Records with modeling code
** Start **
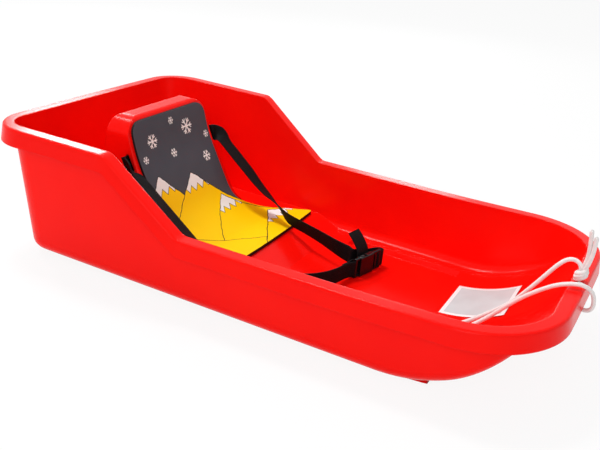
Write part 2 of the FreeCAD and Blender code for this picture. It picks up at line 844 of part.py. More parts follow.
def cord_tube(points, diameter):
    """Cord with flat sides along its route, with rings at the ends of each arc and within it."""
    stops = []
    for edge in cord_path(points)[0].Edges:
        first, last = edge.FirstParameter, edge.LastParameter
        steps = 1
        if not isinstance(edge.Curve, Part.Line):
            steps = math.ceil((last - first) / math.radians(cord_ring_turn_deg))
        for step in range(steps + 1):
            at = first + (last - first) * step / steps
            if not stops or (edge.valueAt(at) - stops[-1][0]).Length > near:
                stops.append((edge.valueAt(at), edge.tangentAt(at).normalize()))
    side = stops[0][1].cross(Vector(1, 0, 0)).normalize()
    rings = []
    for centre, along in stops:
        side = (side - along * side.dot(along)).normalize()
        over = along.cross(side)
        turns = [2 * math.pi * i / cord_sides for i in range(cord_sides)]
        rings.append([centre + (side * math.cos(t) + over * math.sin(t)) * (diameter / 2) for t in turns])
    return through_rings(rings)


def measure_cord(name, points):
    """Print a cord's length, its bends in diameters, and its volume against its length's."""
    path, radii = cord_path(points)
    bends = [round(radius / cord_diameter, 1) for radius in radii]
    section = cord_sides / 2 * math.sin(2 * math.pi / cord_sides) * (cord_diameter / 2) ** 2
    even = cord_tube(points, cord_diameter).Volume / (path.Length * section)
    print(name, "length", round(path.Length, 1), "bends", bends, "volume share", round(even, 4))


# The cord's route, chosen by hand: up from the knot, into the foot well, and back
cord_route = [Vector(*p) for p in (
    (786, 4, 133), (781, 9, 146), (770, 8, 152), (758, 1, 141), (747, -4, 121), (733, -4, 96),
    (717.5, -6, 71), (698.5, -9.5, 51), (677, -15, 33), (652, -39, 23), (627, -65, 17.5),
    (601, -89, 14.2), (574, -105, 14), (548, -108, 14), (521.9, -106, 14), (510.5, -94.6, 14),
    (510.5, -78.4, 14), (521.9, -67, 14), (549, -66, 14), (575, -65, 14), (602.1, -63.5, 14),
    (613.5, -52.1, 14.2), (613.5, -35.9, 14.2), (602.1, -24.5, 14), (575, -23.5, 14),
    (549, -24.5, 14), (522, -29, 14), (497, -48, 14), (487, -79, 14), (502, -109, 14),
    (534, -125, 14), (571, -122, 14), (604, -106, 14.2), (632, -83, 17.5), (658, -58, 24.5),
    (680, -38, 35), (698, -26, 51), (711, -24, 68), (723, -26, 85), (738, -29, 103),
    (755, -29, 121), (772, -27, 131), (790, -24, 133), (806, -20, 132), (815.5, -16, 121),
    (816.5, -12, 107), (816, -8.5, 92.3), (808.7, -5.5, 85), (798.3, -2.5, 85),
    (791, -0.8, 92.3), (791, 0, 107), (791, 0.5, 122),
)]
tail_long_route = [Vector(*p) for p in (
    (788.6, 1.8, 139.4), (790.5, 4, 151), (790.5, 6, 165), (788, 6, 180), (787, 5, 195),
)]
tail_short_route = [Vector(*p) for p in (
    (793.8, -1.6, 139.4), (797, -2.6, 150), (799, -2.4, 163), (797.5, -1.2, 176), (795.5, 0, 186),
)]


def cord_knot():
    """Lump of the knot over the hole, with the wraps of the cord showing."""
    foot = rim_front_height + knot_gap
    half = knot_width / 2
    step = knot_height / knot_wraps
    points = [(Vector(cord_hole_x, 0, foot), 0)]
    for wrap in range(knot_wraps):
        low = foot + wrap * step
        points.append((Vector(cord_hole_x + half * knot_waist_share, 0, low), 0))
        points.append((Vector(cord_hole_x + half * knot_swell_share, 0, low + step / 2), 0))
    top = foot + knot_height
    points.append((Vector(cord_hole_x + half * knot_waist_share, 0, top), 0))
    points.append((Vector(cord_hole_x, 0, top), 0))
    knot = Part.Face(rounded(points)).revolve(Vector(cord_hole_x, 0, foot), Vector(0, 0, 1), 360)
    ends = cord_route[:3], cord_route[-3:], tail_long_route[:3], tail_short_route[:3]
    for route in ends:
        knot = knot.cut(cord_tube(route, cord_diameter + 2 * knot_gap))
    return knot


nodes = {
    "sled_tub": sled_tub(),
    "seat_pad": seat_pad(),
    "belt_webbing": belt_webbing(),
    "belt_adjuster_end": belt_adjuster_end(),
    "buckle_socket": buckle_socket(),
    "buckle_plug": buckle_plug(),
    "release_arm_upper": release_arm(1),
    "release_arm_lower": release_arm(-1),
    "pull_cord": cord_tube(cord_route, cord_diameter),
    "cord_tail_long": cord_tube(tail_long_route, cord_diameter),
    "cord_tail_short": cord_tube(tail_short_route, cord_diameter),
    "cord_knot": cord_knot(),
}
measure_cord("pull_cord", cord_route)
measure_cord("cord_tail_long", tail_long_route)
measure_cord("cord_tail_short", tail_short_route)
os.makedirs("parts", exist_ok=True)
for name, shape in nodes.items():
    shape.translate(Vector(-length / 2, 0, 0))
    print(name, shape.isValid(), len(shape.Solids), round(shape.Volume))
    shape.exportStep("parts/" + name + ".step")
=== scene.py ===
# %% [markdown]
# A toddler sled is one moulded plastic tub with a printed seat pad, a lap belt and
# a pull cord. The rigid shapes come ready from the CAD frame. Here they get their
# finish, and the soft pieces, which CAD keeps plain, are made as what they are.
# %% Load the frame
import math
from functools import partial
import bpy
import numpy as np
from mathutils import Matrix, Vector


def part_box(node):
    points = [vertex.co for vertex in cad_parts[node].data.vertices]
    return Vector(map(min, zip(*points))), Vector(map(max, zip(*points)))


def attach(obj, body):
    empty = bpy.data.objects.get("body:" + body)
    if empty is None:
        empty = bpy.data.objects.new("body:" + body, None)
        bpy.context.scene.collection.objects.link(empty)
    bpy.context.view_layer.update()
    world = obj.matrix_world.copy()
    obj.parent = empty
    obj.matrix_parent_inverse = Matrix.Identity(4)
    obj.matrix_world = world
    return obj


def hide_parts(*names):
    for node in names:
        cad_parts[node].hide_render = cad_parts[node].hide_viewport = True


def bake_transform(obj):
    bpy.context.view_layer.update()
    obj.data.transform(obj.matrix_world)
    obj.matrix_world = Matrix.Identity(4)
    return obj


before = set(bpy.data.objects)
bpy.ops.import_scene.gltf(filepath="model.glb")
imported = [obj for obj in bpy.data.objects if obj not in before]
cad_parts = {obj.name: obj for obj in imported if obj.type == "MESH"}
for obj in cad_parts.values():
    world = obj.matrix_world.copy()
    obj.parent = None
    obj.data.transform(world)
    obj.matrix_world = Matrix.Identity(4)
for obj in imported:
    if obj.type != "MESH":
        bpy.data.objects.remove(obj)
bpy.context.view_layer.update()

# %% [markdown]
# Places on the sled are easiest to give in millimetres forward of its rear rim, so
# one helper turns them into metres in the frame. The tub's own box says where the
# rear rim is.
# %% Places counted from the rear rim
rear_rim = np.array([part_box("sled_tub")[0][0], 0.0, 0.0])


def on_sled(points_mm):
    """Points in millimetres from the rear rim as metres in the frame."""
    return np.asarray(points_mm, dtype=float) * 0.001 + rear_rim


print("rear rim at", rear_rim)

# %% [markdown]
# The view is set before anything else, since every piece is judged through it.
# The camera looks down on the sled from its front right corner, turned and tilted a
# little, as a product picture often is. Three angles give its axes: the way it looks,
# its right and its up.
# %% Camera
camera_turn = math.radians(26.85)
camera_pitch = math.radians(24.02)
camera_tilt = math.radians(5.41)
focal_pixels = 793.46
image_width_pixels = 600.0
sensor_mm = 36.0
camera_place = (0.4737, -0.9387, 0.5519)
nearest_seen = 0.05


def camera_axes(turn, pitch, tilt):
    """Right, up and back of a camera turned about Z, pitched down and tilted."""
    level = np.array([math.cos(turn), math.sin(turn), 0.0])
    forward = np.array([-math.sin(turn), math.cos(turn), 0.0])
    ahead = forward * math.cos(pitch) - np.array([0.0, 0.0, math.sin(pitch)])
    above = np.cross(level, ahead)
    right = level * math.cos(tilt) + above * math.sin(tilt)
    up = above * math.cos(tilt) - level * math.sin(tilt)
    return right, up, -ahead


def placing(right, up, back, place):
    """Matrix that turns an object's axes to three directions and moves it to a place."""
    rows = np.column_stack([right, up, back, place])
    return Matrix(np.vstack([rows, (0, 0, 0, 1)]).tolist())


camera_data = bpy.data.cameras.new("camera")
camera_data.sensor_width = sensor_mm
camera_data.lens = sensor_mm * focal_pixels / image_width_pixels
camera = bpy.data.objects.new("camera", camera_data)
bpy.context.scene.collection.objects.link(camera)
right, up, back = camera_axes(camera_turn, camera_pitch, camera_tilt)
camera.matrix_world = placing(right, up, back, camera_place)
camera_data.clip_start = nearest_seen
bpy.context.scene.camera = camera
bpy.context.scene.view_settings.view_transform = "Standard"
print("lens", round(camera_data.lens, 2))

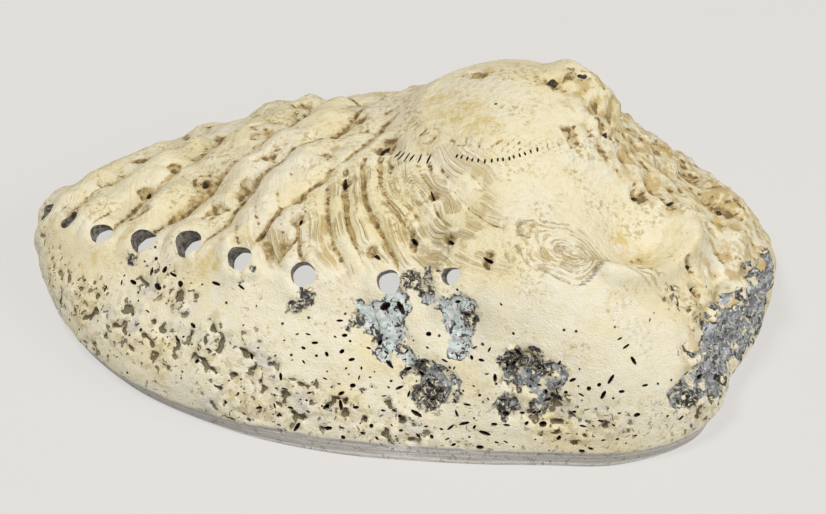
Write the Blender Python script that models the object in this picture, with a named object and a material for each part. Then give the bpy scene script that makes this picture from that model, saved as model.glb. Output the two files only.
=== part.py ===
** End **
Work to be completed:
From the entries above, copy every line where the word "return" shows up.

Answer to the exercise:
    return through_rings(rings)
    return knot
    return Vector(map(min, zip(*points))), Vector(map(max, zip(*points)))
    return obj
    return obj
    return np.asarray(points_mm, dtype=float) * 0.001 + rear_rim
    return right, up, -ahead
    return Matrix(np.vstack([rows, (0, 0, 0, 1)]).tolist())